Haha, way to stick it to The Man, C-Doc! Because as we all know, Disney is a pure representation of Evil Multinational Corporation that stifles creativity, since it’s still 1994 and all of us had our emotional and intellectual maturation stopped when we were sophomores in college. Also, MEAT IS MURDER! Ever since tiny upstart mom-and-pop operation Marvel Comics got bought by their new corporate overlords, they’ve stopped publishing single issues. Even worse, they’re stifling kids’ enjoyment of comics by making them available on every single digital platform in existence.
I, too, am a comic-book grownup. And as a grownup I would prefer to have hundreds of comic books on a one pound, half-inch high device instead of in the boxes and stacks that are overflowing my closet, bookshelves, romantic-encounter-inhibiting stack beside my bed, and my parents’ basement. If I want to share them, then holy shit they’re now on a device that’s the same size as a comic book! I can hand somebody else the iPad, and it’ll even flip over to let them read it! Also the last time I shared a single issue of a comic book with anyone was when I was 18!

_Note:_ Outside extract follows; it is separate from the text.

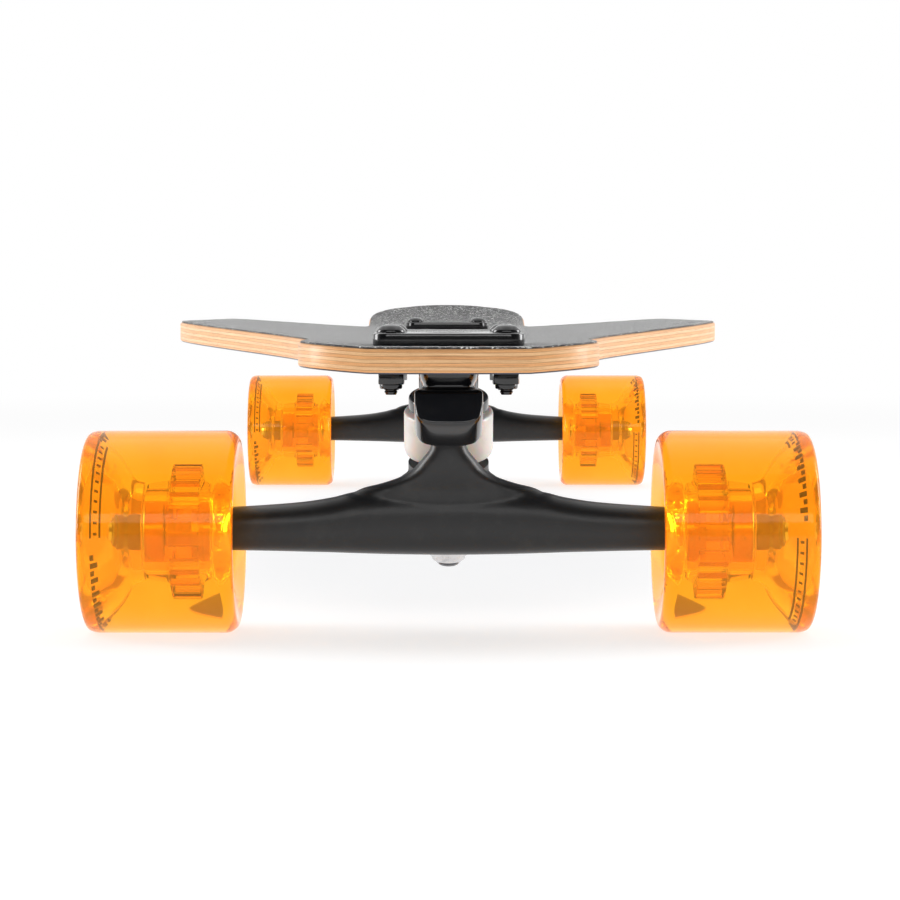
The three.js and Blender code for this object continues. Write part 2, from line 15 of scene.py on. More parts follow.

The comic book thing is just the first sign that Doctorow has become the worst kind of Old Guard: the Old Guard who believes he’s still cutting-edge counter-culture. The kind who believes that putting a picture of Steve Jobs upside down or using epithets like “Misney” is anything more than a lazy substitute for bonafide insight. What he’s done here is conflate two things: his pet cause of “ownership” of media, and the joyous magic of sharing. It’s selfishness disguised as generosity. If I start buying comics on an iPad, then I’m every bit as free to go “spelunking” through the online catalog for back issues — I could buy, right now, the first 10 issues of X-Men and read them immediately and individually; they’re not to the best of my knowledge in print as single issues. I could share my collection with anyone by sharing my iPad.
What I can’t do is take someone else’s work and sell it. That is not, however, “sharing.”